Die Wirklichkeit der Menschen weicht völlig der religiösen Anbetung einer Wirtschaftsdoktrin, die sich durch schiere Selbstverleugnung hervortut. Der Ökonomie wird alles untergeordnet, sie selbst aber kanonisch in einer so psychotischen Zurechtlegung der Realität beschrieben, dass der größte Alptraum euphorisch gefeiert wird. Beispiel Migration: Da hat doch ein sogenanntes “Nachrichtenmagazin” vor einigen Wochen den Umstand gefeiert, dass aus Südeuropa bestens gebildete junge Menschen nach Deutschland kommen, um hier Arbeit zu suchen.

Schon von dem Effekt, dass das die Löhne noch weiter drückt, kein Wort. Die Löhne für junge Akademiker sind ein Schlag ins Gesicht, die Löhne in Deutschland generell wiederum die Ursache für das, was sich die Religion als “Eurokrise” zurechtlügt. Das Grauen wird also immer schlimmer, der Deutsche soll das aber gut finden und sich vermutlich in Rassismus flüchten, wenn er nach einer Erklärung für das Elend der anderen sucht.

Qualitätslogik

Andere können genau so blöd. Die “Zeit” jubelt, “dass eine Währungsunion besonders dann Erfolg hat, wenn die Arbeitsmobilität hinreichend hoch ist“, unter Anleihe bei einer heiklen Theorie und völliger Missachtung der katastrophalen Folgen für die Menschen. Alles andere führt wohl zu nah an den Rand der Ablehnung dieses ökonomisch-religiösen Irrsinns; der Abfall vom Glauben darf nicht einmal in Erwägung gezogen werden. Das trägt weitere hohle Früchte.

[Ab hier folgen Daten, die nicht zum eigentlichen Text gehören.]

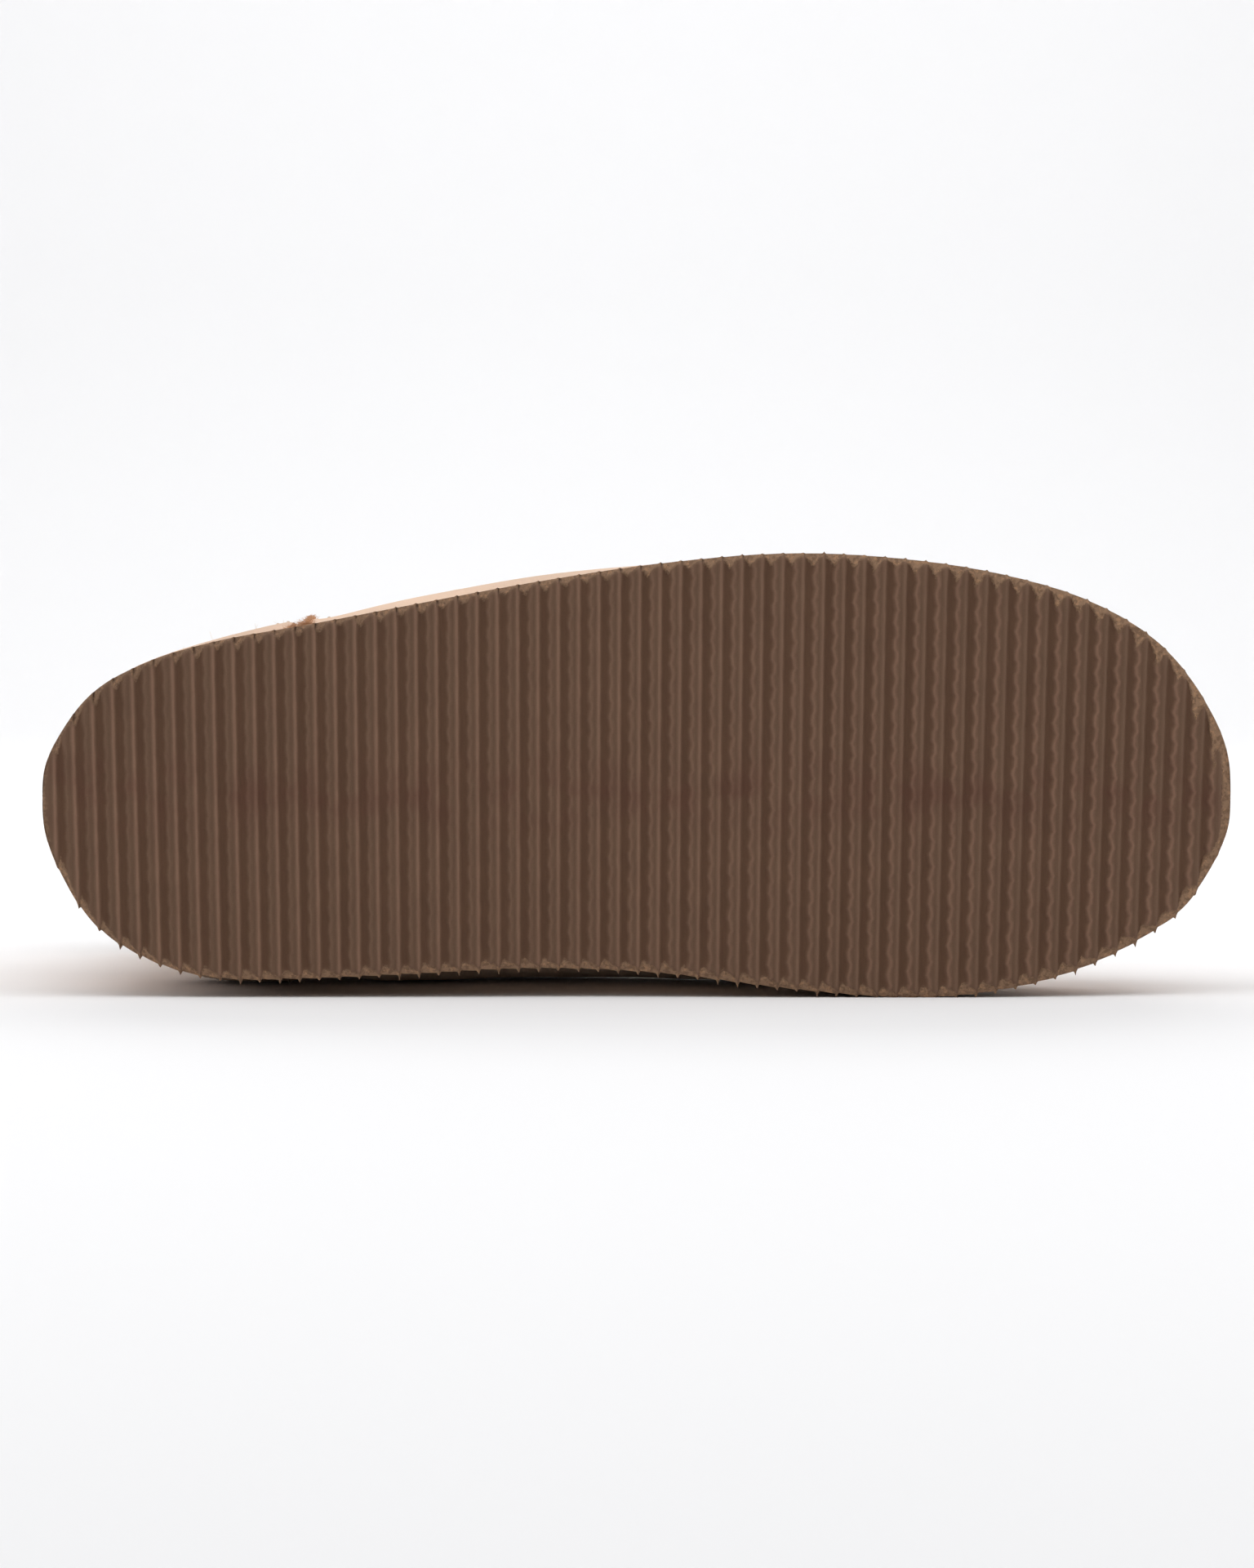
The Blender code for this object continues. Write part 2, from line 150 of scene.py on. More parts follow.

Die versammeln sich derzeit zahlreich in den Redaktionen der “FAZ”, wo sie an einer neuen Logik arbeiten. Da wird zum Beispiel konstruiert, die Gewerbesteuer senke quasi automatisch die Löhne. Unternehmen, in denen Mitarbeiter “indirekt besonders stark am Unternehmensgewinn teilhaben” werden da herbeiphantasiert, dort aber seien es “bis zu 77 Prozent der Kosten“, die auf die Löhne abgewälzt werden.

Keine Belege, keine Vergleichszahlen, kein Hinweis auf einen nachvollziehbaren Zusammenhang, Anteil oder Zahl der Lohnabhängigen, die davon betroffen wären. Kein Rückschluss auf die sonst so gern geforderte Beteiligung der Arbeiter am Gewinn. Und schon gar kein Funke Kritik an den Strukturen, in denen es derart leicht ist, die Löhne zu drücken. Was der Leser wissen muss: Steuern sind ganz schlimm für die Menschen und Lohnsenkungen allein die Schuld des gierigen Staates.

Am anderen Ende solcher Logik, Resultat der Beliebigkeit des Argumentes, die Propaganda auszeichnet, steht dann das Highlight, die schäbigste Verdrehung, die ich seit langem gelesen habe; eine Lüge, die in einem an “Qualität” orientierten Journalismus ein bodenloser Skandal wäre [via]:
Extremismus und Terror gehören zu den Gründen, warum eine Minderheit der Muslime nicht integrationswillig ist; das wiederum ist einer der Gründe für islamfeindlichen Extremismus und Terror.

Merke: Wenn Nazis morden, ist der Moslem schuld.